## Records supplied:
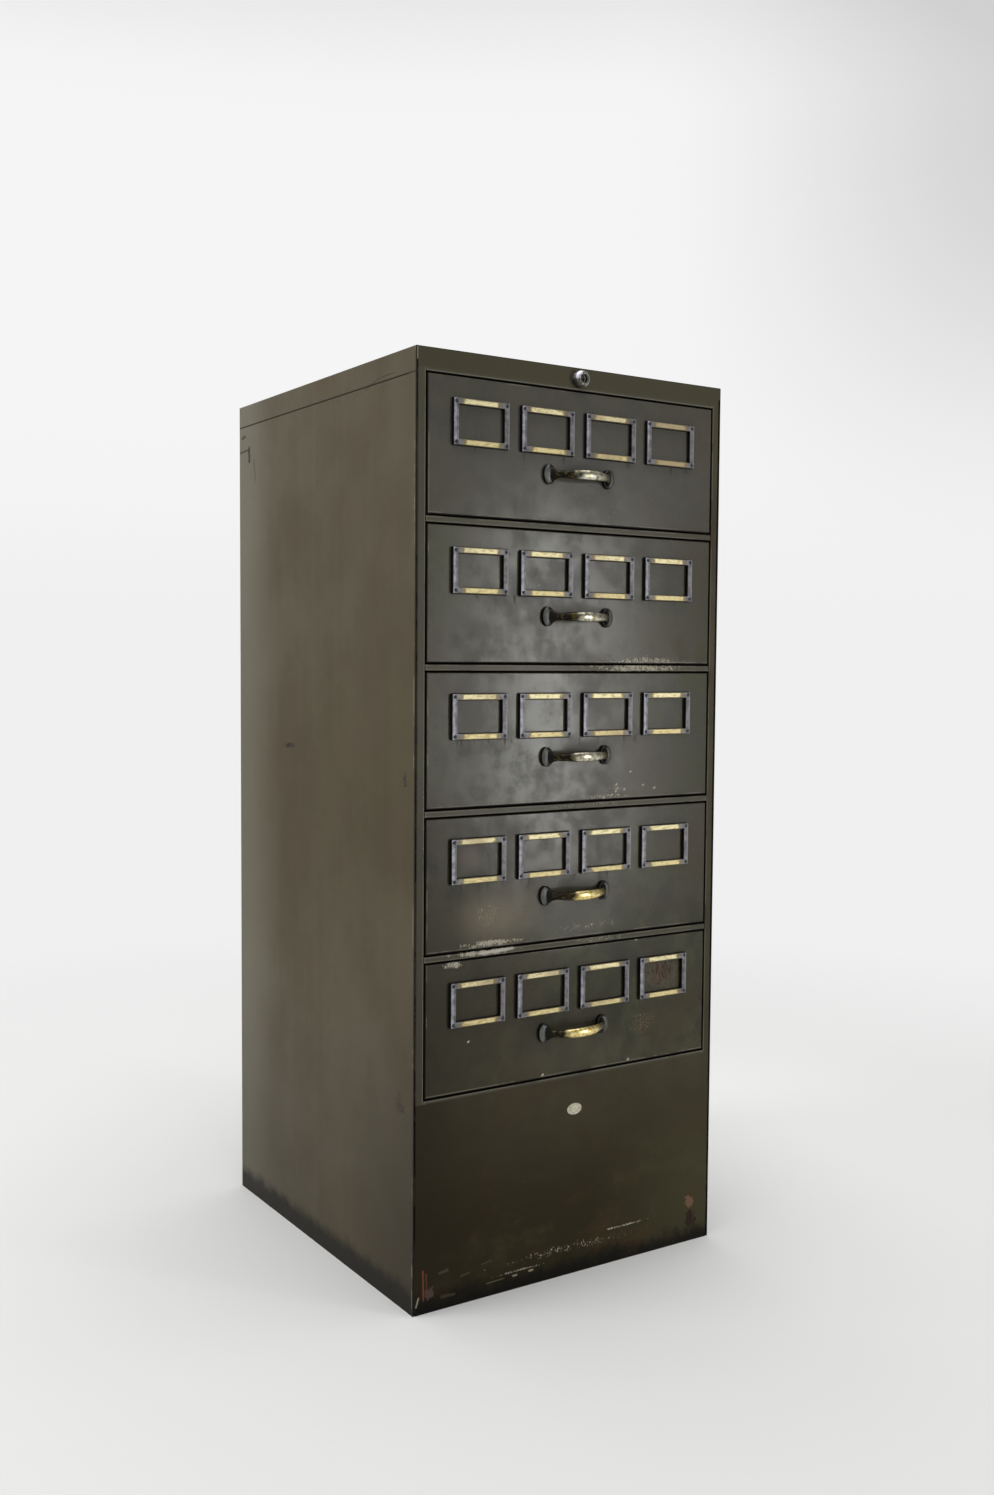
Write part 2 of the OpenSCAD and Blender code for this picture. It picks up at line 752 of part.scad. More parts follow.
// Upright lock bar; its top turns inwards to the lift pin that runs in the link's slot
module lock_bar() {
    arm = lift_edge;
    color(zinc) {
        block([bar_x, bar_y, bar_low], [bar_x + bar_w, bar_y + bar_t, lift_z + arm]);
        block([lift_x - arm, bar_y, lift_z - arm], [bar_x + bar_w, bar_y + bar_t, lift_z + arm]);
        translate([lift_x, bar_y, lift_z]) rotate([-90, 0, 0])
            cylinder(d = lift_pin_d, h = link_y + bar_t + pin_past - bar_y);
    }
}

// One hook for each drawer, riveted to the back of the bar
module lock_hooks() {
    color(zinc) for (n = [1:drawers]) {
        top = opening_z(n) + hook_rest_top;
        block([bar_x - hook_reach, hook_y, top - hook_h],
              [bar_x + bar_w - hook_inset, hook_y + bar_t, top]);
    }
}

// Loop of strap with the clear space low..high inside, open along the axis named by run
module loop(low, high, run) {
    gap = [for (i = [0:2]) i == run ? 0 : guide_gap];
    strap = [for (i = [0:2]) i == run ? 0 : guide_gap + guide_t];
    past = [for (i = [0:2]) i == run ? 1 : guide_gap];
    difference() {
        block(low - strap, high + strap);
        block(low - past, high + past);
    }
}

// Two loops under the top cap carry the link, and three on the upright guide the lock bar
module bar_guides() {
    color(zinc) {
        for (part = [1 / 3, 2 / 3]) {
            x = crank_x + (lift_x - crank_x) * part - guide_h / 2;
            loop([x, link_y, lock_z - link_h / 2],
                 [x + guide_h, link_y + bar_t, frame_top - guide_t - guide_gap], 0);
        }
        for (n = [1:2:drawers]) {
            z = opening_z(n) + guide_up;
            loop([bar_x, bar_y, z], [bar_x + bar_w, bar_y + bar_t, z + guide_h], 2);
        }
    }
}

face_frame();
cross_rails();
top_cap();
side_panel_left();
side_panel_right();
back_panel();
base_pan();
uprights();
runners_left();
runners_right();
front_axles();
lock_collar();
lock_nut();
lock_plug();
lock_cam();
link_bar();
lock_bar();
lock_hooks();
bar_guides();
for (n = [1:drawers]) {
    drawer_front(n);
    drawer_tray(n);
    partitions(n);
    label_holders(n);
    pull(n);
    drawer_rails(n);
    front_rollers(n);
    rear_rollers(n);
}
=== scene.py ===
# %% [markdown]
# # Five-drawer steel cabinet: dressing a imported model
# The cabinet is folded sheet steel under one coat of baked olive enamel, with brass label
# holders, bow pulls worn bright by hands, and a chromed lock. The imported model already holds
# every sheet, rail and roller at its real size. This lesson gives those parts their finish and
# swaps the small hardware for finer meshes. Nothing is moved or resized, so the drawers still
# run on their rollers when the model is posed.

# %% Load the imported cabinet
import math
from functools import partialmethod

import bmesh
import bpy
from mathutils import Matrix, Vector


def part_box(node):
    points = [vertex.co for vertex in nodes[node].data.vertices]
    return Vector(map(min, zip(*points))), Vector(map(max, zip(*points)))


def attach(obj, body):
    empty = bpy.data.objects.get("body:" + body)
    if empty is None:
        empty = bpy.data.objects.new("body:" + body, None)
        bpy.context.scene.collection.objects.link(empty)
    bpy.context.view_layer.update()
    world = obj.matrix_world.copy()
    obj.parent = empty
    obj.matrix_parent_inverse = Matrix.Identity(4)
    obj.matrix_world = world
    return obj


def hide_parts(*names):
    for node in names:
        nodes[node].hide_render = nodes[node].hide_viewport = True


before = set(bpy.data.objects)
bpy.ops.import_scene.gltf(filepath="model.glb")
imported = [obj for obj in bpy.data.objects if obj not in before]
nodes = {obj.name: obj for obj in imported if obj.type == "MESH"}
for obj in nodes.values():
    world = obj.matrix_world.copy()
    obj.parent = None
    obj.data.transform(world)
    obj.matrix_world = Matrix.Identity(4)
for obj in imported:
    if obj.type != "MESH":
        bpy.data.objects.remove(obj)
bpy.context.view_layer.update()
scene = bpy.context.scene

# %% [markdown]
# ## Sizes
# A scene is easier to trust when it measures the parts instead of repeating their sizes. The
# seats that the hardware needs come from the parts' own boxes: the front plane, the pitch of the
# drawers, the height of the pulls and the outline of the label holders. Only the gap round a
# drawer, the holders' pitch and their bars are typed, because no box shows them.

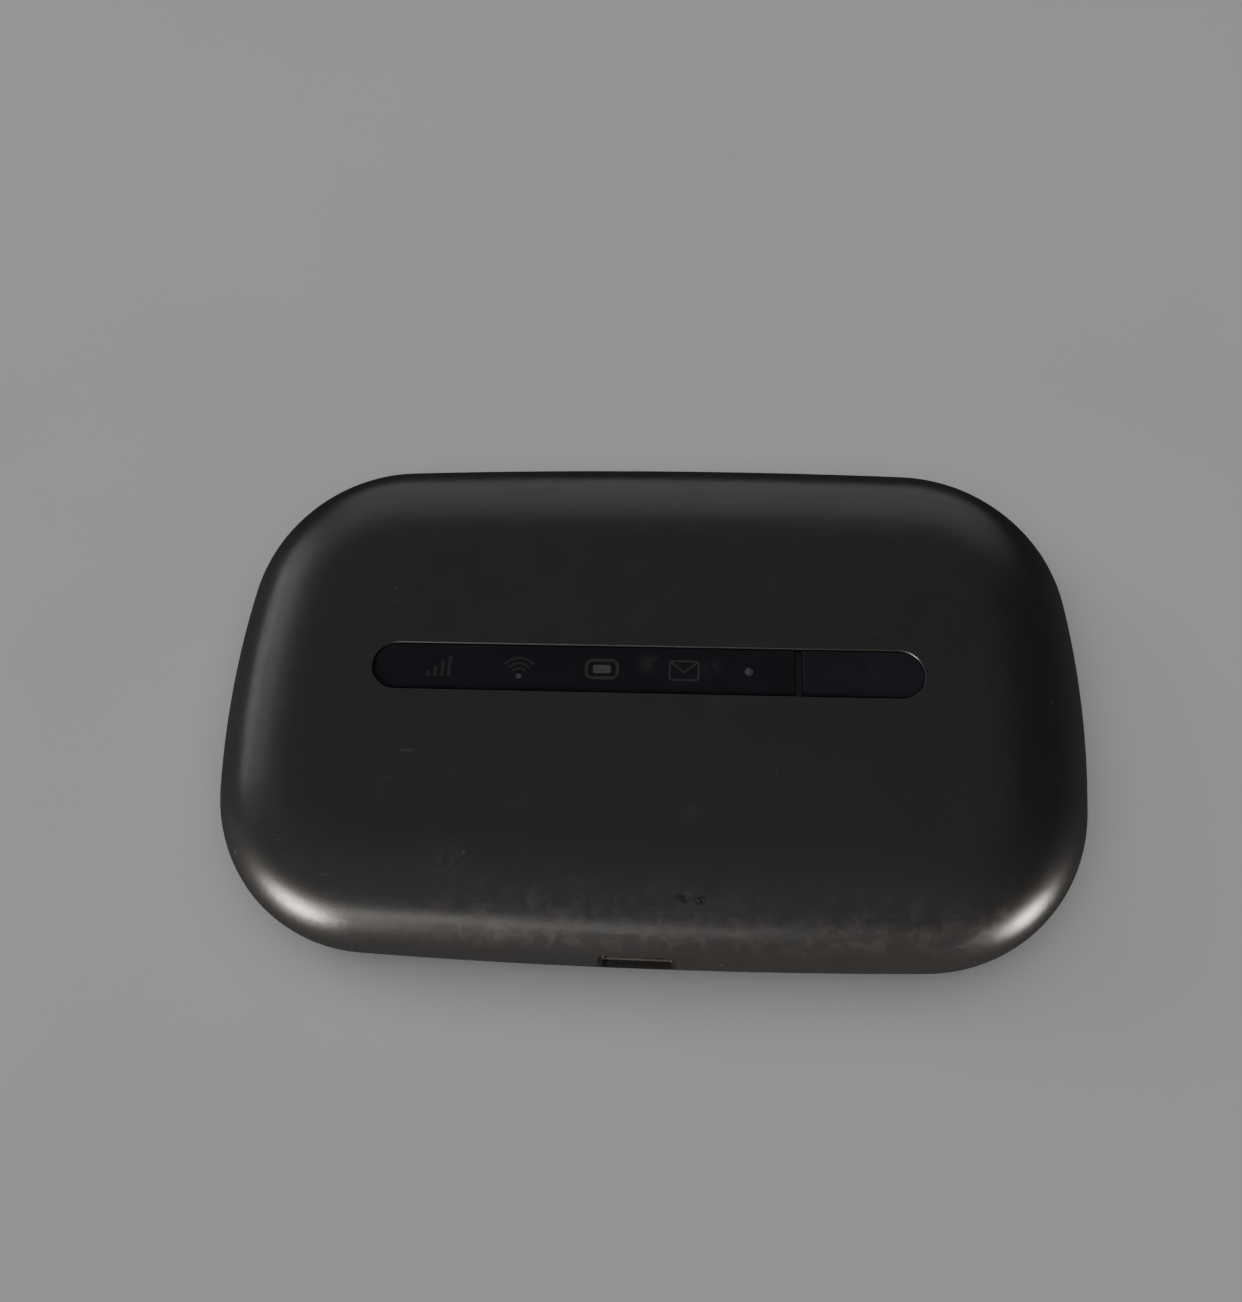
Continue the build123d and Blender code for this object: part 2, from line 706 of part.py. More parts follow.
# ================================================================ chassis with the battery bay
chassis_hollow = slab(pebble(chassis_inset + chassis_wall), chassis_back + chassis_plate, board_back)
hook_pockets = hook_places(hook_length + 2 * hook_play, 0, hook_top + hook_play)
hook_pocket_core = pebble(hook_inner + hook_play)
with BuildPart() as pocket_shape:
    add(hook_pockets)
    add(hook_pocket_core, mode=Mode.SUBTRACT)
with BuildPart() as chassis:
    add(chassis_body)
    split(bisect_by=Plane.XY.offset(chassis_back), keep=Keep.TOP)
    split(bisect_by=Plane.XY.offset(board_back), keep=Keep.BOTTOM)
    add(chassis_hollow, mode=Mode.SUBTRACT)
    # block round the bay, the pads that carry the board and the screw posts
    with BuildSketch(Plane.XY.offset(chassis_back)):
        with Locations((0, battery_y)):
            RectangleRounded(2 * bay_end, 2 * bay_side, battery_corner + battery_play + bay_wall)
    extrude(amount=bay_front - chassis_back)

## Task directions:
Make an exact transcription of the lines from the line with "the lock bar" through the line with "points = [vertex.co", inclusive, omitting all others.

## Task result:
// Two loops under the top cap carry the link, and three on the upright guide the lock bar
module bar_guides() {
    color(zinc) {
        for (part = [1 / 3, 2 / 3]) {
            x = crank_x + (lift_x - crank_x) * part - guide_h / 2;
            loop([x, link_y, lock_z - link_h / 2],
                 [x + guide_h, link_y + bar_t, frame_top - guide_t - guide_gap], 0);
        }
        for (n = [1:2:drawers]) {
            z = opening_z(n) + guide_up;
            loop([bar_x, bar_y, z], [bar_x + bar_w, bar_y + bar_t, z + guide_h], 2);
        }
    }
}

face_frame();
cross_rails();
top_cap();
side_panel_left();
side_panel_right();
back_panel();
base_pan();
uprights();
runners_left();
runners_right();
front_axles();
lock_collar();
lock_nut();
lock_plug();
lock_cam();
link_bar();
lock_bar();
lock_hooks();
bar_guides();
for (n = [1:drawers]) {
    drawer_front(n);
    drawer_tray(n);
    partitions(n);
    label_holders(n);
    pull(n);
    drawer_rails(n);
    front_rollers(n);
    rear_rollers(n);
}
=== scene.py ===
# %% [markdown]
# # Five-drawer steel cabinet: dressing a imported model
# The cabinet is folded sheet steel under one coat of baked olive enamel, with brass label
# holders, bow pulls worn bright by hands, and a chromed lock. The imported model already holds
# every sheet, rail and roller at its real size. This lesson gives those parts their finish and
# swaps the small hardware for finer meshes. Nothing is moved or resized, so the drawers still
# run on their rollers when the model is posed.

# %% Load the imported cabinet
import math
from functools import partialmethod

import bmesh
import bpy
from mathutils import Matrix, Vector


def part_box(node):
    points = [vertex.co for vertex in nodes[node].data.vertices]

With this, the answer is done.